Analysis: Given a series $a_n$ and a sequence $c_n$ prove $\sum_{n=1}^{\infty}a_nc_n$ converges. Here's the question:
Let $\sum_{n=1}^{\infty}a_n$ be a convergent series with positive terms. Prove that, if $c_n$ is a sequence of positive terms satisfying $\lim_{n \rightarrow \infty}c_n=0$, then $\sum_{n=1}^{\infty}a_nc_n$ converges.
 A: Let $S_k=\sum_{n=1}^{k}a_n$ be the $k^{th}$ partial sum of $\sum_{n=1}^{\infty}a_n$. Since $\lim_{n \rightarrow \infty}c_n=0$ and $c_n>0$ for all $n$, there exists an $n_0>0$ such that $0<c_n<1$ for all $n>n_0$. 
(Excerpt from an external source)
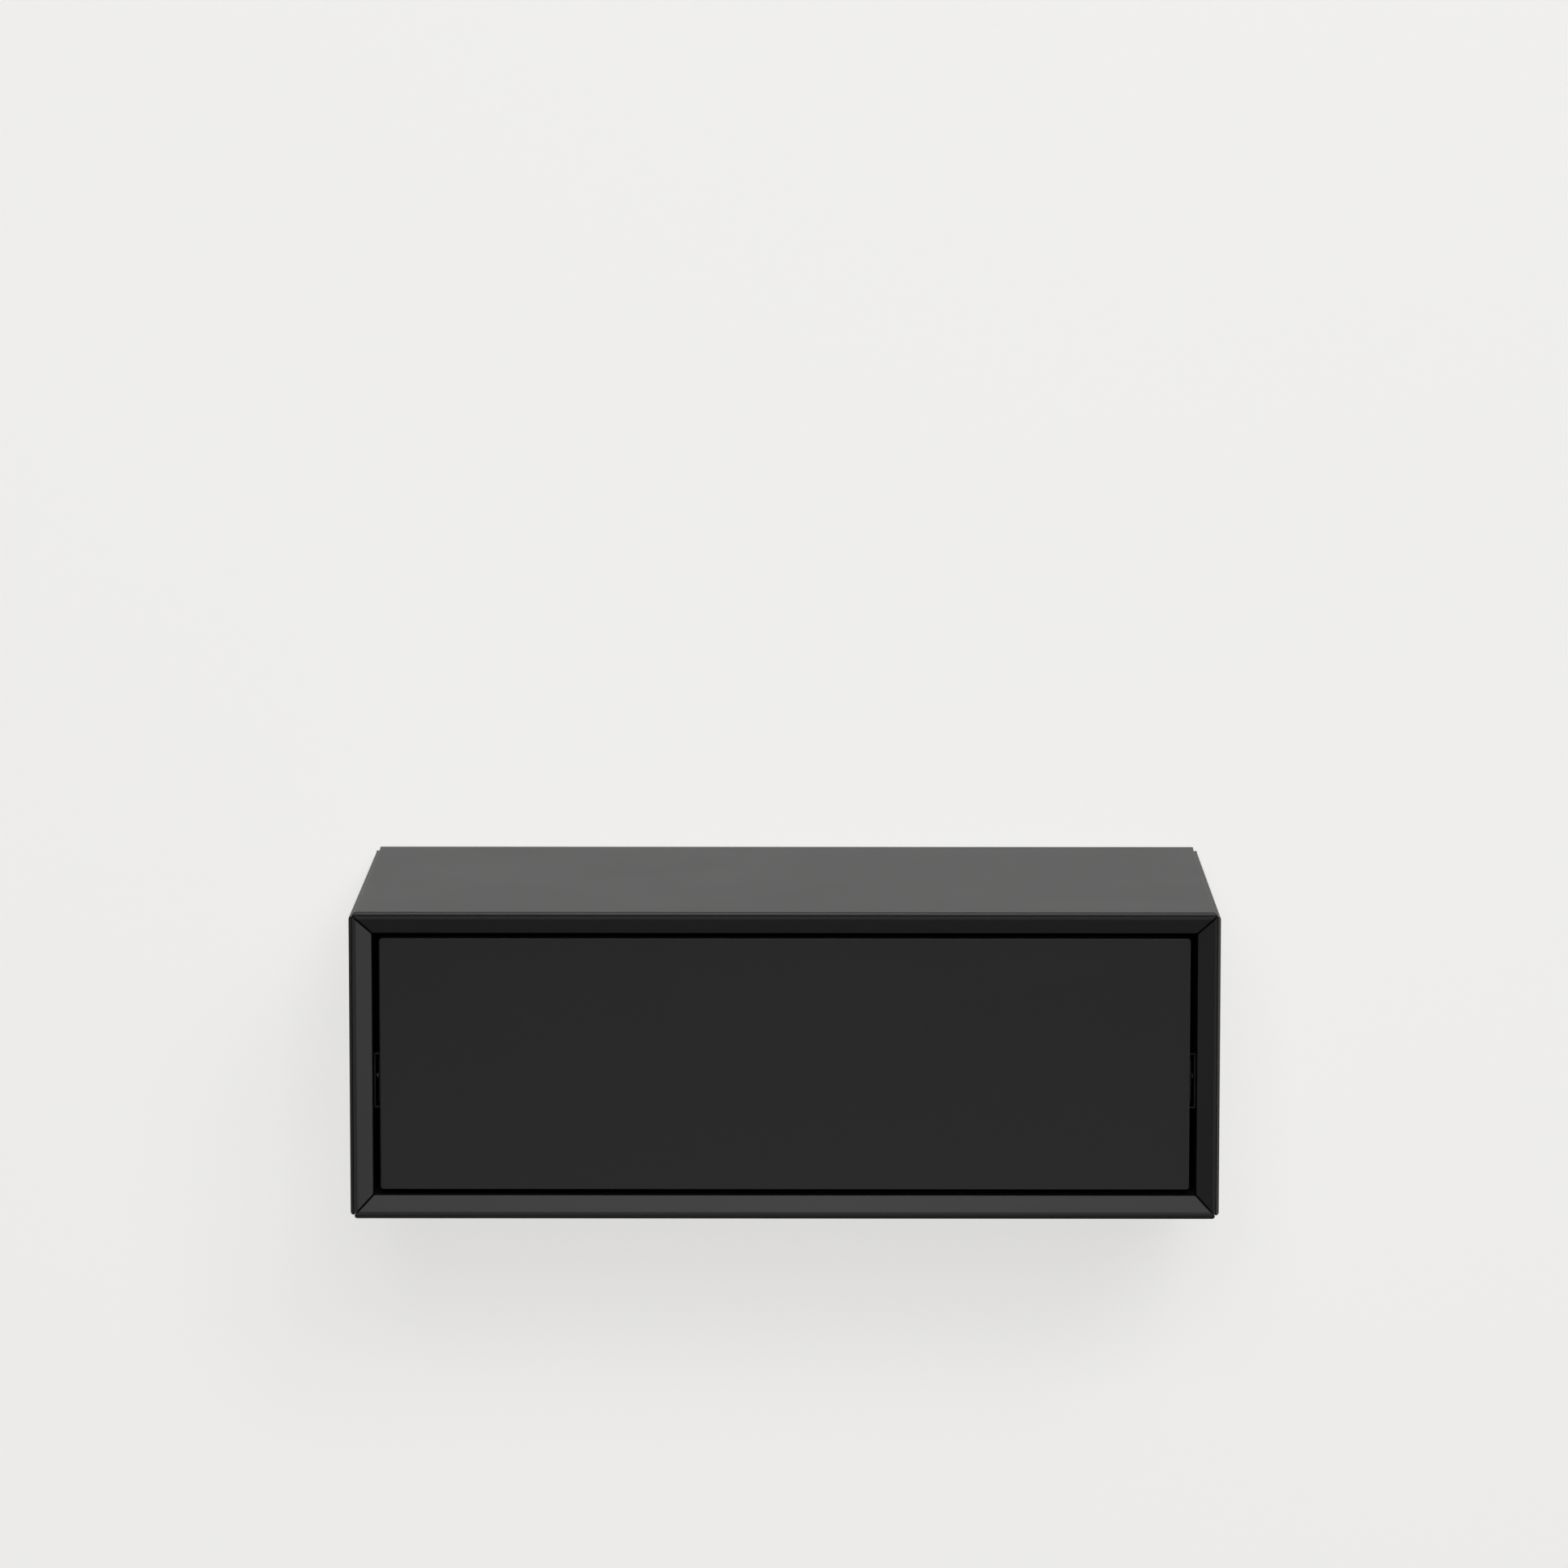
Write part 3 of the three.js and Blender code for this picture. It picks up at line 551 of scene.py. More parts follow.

Let $\space M = max(1, c_1, c_2, \space ...,\space c_{n_0})$, and note that $c_n \leq M, \space \forall \space n \geq 1$. In particular, the $k^{th}$ partial sum of the series $\sum_{n=1}^{\infty}a_nc_n$ satisfies
$$\sum_{n=1}^{k}a_nc_n \leq \sum_{n=1}^{k}a_nM=M \space S_k.$$
Hence, the sequence of partial sums of the series $\sum_{n=1}^{\infty}a_nc_n$ forms a monotonic (since all the $a_n$ and $c_n$ are positive), bounded (above by $M\sum_{n=1}^{\infty}a_n$, and below by $0$) sequence, and so converges. That is, $\sum_{n=1}^{\infty}a_nc_n$ converges.
A: I'm puzzled about the assumption $c_n \to 0.$ It's not necessary. Just assume the sequence $c_n$ is nonnegative and bounded, say $c_n\le M$ for all $n.$ Then $0\le c_na_n \le Ma_n$ for all $n$ and $\sum Ma_n < \infty.$ Hence $\sum c_na_n < \infty.$